Use Standard Formats

Stick with Prometheus for metrics
Use OpenTelemetry for traces
Use structured logging (JSON)
This ensures future flexibility

Sample Appropriately

Don’t trace every request (too expensive)
Use sampling rates (e.g., 1% or 10%)
Increase sampling for error cases
Adjust based on traffic volume

Correlate Signals

Use trace IDs to correlate logs and traces
Link metrics to specific services and operations
Create dashboards that combine metrics, traces, and logs
Use consistent labeling across all signals

Monitor What Matters

Focus on business-critical metrics
Set up alerts for important thresholds
Track user-facing metrics (latency, errors)
Monitor resource utilization

Summary

In this module, you have learned:

Istio provides three fundamental observability signals: metrics, traces, and logs
These signals are generated automatically without application code changes
All signals use standard formats (Prometheus, OpenTelemetry, structured logs)
Local tools like Kiali and Tempo provide powerful exploration capabilities
Remote APM solutions offer enterprise-grade observability for production
Standard formats provide flexibility and vendor independence
Comprehensive observability enables you to understand, debug, optimize, and secure your microservices

Observability is not just about collecting data—it’s about gaining insights that enable you to build, operate, and improve your microservices architecture with confidence.

Conclusion

Congratulations!
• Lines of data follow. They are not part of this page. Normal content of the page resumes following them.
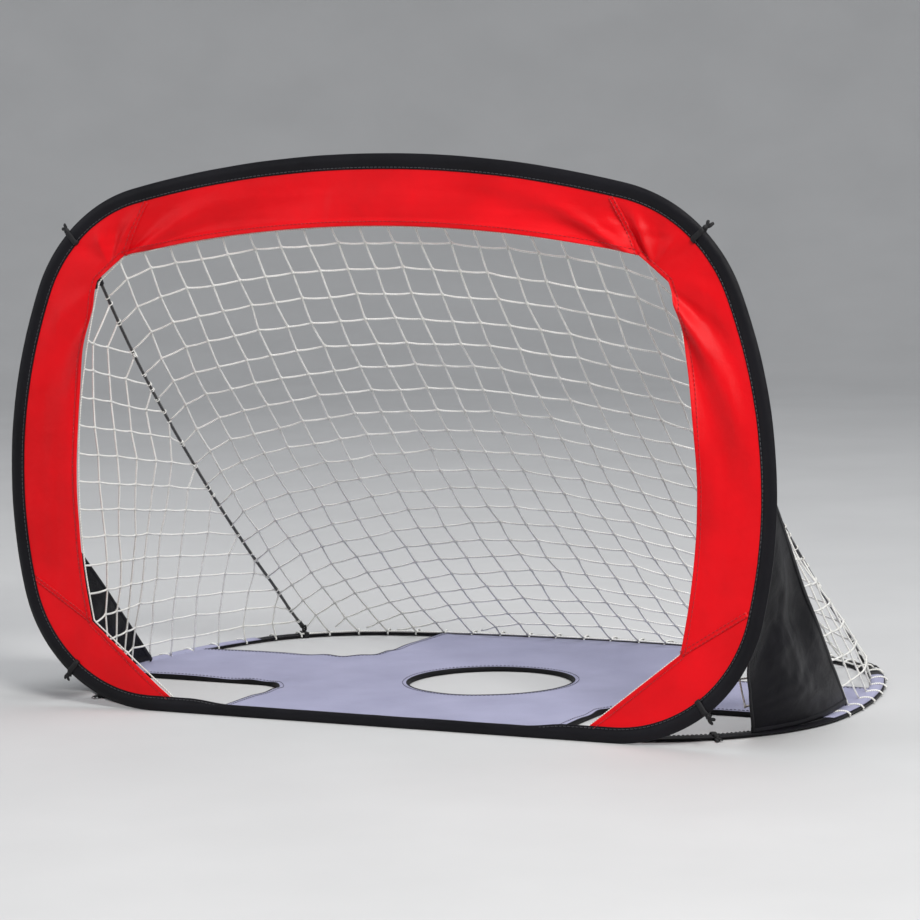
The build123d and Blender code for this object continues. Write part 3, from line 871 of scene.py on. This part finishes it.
def make_lip(name, points, node, closed=False):
    """Black binding round an opening, and a black wall from the floor up to the sheet that is painted
    shade under the sheet.
    """
    rows = []
    centre = np.mean(points, axis=0)
    foot = LIP_FOOT
    for x, y in lip_path(points):
        away = Vector((x - centre[0], y - centre[1], 0)).normalized()
        top = sheet_height(x, y) + 0.0006
        wave = 0.0006 * rough(x * 30, y * 30, 0, 51)
        # the black face from the floor up to the sheet is painted shade under the sheet; only the wrap
        # over the sheet's edge is binding
        section = (
            (-0.0004, foot), (-0.0012, (top + foot) / 2), (-0.0006, top - 0.0004),
            (0.0004, top + 0.0003), (0.0030, top + 0.0001), (0.0032, top - 0.0007),
            (0.0012, top - 0.0012), (0.0008, foot),
        )
        rows.append([
            on_ground(x + away.x * (a + wave), y + away.y * (a + wave), z) for a, z in section
        ])
    lip = Mesh()
    if closed:
        rows = rows[:-1]
    base = lip.grid(rows, wrap_rows=closed, wrap_columns=True)
    if not closed:
        wide = len(rows[0])
        end = base + len(rows) * wide
        lip.faces.append(tuple(range(base, base + wide)))
        lip.faces.append(tuple(reversed(range(end - wide, end))))
    piece = lip.made(name, LIP_BINDING_AND_SHADE, "ground", "sheet_binding")
    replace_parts(piece, node)


whole_turn = np.linspace(0, 2 * math.pi, 160)
make_lip("target_lip", ring(TARGET_RADIUS, whole_turn), "target_binding", closed=True)
sheet_threads = Mesh()
STITCH_IN = 0.0085


def sheet_stitches(points):
    add_stitches(
        sheet_threads,
        [on_ground(x, y, sheet_height(x, y) + 0.0006) for x, y in lip_path(points, 0.004)],
        Vector((0, 0, 1)),
        radius=0.0006,
    )


sheet_stitches(ring(TARGET_RADIUS + STITCH_IN, whole_turn))
for row in ("front", "rear"):
    edge = cutout_edge(row)
    turned = 1 if row == "front" else -1
    for side, sign in SIDES:
        make_lip(f"cutout_lip_{row}_{side}", mirrored(edge, sign), f"binding_{row}_{side}")
        sheet_stitches(mirrored(inset(resampled(edge, 200), turned * STITCH_IN), sign))
sheet_threads.made("sheet_stitching", DARK_THREAD, "ground", "sheet_binding")


# ---- side webs: loose black panels between the two hoops ----
def side_rows(run, arcs, _):
    """The lower part of a hoop's right side: points and outward normals, by their v."""
    rows = np.array([r for r in right_half(run, arcs, 0.004) if r[0] > 0.45 and r[1] < 0.5])
    return rows[np.argsort(rows[:, 1])]


def row_at(rows, v):
    return [float(np.interp(v, rows[:, 1], rows[:, k])) for k in range(4)]


goal_rows, ground_rows = (side_rows(*hoop) for hoop in HOOPS.values())


def web_point(s, t, sign):
    """s from the goal hoop down to the ground hoop, t from the inner edge to the outer."""
    low_goal, high_goal = WEB_GOAL_HEIGHTS
    x, v = row_at(goal_rows, low_goal + (high_goal - low_goal) * t)[:2]
    start = on_goal(x, v, -0.0012)
    near, rear = WEB_GROUND_SPAN
    shift = WEB_GROUND_SHIFT[0] * (1 - t) + WEB_GROUND_SHIFT[1] * t
    x, y, nx, ny = row_at(ground_rows, near + (rear - near) * t)
    end = on_ground(x + nx * shift, y + ny * shift, 0.0092)
    p = start.lerp(end, s)
    loose = math.sin(math.pi * min(1, max(0, s)))
    free = loose * (0.12 + 0.88 * math.sin(math.pi * t))
    deep = 0.015 * rough(t * 2.0, s * 1.8, sign, 61) + 0.011 * rough(t * 3.6, s * 4.4, sign, 62)
    deep += 0.0035 * math.sin(9 * t + 5 * s + sign)
    deep += 0.0085 * rough(t * 3, s * 11, sign, 63) * smooth((s - 0.55) / 0.3)
    deep += 0.0022 * rough(t * 16, s * 12, sign, 64)
    p.x += (deep - 0.010) * free
    return Vector((sign * p.x, p.y, p.z))


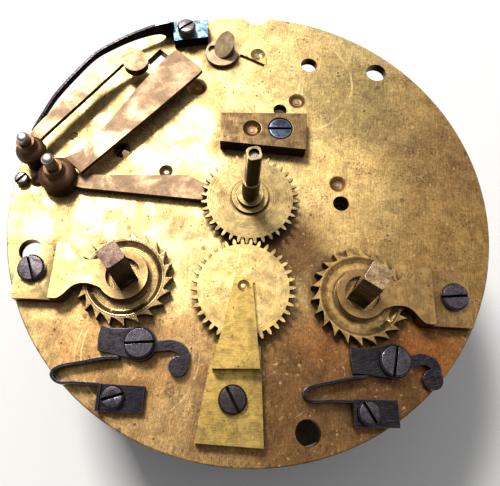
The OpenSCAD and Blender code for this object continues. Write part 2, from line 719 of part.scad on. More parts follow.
module right_barrel_bridge() {
    barrel_bridge(going_barrel_at, 1, right_bridge_screw);
}

module bridge_screws() {
    color(dark_steel) {
        screw(left_bridge_screw, face + bridge_foot_t, bridge_screw_r, 1.25,
            bridge_screw_shank, bridge_foot_t + 1.8, -66);
        screw(right_bridge_screw, face + bridge_foot_t, bridge_screw_r, 1.25,
            bridge_screw_shank, bridge_foot_t + 1.8, 6);
    }
}

module square_prism(side, h) {
    translate([-side / 2, -side / 2, 0]) cube([side, side, h]);
}

// A ratchet with saw teeth, a dished channel and a square hole
module ratchet(p, teeth, turn, square_turn) {
    color(brass) at(p, ratchet_z) difference() {
        linear_extrude(ratchet_t) polygon(ratchet_outline(teeth, ratchet_r,
            ratchet_r - ratchet_tooth, turn));
        translate([0, 0, ratchet_t]) rotate_extrude() polygon([[bridge_ring_r - 0.4, 1],
            [bridge_ring_r - 0.4, 0], [4.3, -ratchet_dish], [5.3, -ratchet_dish],
            [ratchet_r - ratchet_rim, 0], [ratchet_r - ratchet_rim, 1]]);
        translate([0, 0, -1]) rotate(square_turn) square_prism(winding_square + 2 * seat_gap,
            ratchet_t + 2);
    }
}

ratchet_tooth = 1.35;
ratchet_rim = 1.8;
left_square_turn = 40;
right_square_turn = 59;

module left_ratchet() {
    ratchet(strike_barrel_at, left_ratchet_teeth, 3, left_square_turn);
}

module right_ratchet() {
    ratchet(going_barrel_at, right_ratchet_teeth, 8, right_square_turn);
}

// A barrel arbor: journals, core, hook and winding square
module barrel_arbor(p, square_turn) {
    drum_z = barrel_z + barrel_tooth_t;
    color(dark_steel) {
        rod(p, journal_r, back_rear, face + face_gap);
        rod(p, barrel_arbor_r, barrel_z - 0.5, barrel_z + barrel_h + 0.5);
        at(p, drum_z + 6) cylinder(r = barrel_arbor_r + 0.5, h = 1.5, $fn = 6);
        intersection() {
            at(p, face) rotate(square_turn) square_prism(winding_square, winding_square_h);
            at(p, face) cylinder(r1 = winding_square_h + winding_square * 0.62,
                r2 = winding_square * 0.62, h = winding_square_h);
        }
    }
}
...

You have completed the Istio Service Mesh Workshop. Throughout these four modules, you have learned:

Module 1: The fundamentals of Istio, Envoy, and sidecar architecture
Module 2: Traffic management with Gateways and VirtualServices
Module 3: Advanced traffic management and security with DestinationRules, authentication, and authorization
Module 4: Observability with metrics, traces, and logs

You now have the knowledge and skills to deploy, configure, secure, and observe Istio service mesh in your Kubernetes environment. Continue practicing with the exercises, explore the advanced features, and leverage Istio’s capabilities to build resilient, secure, and observable microservices architectures.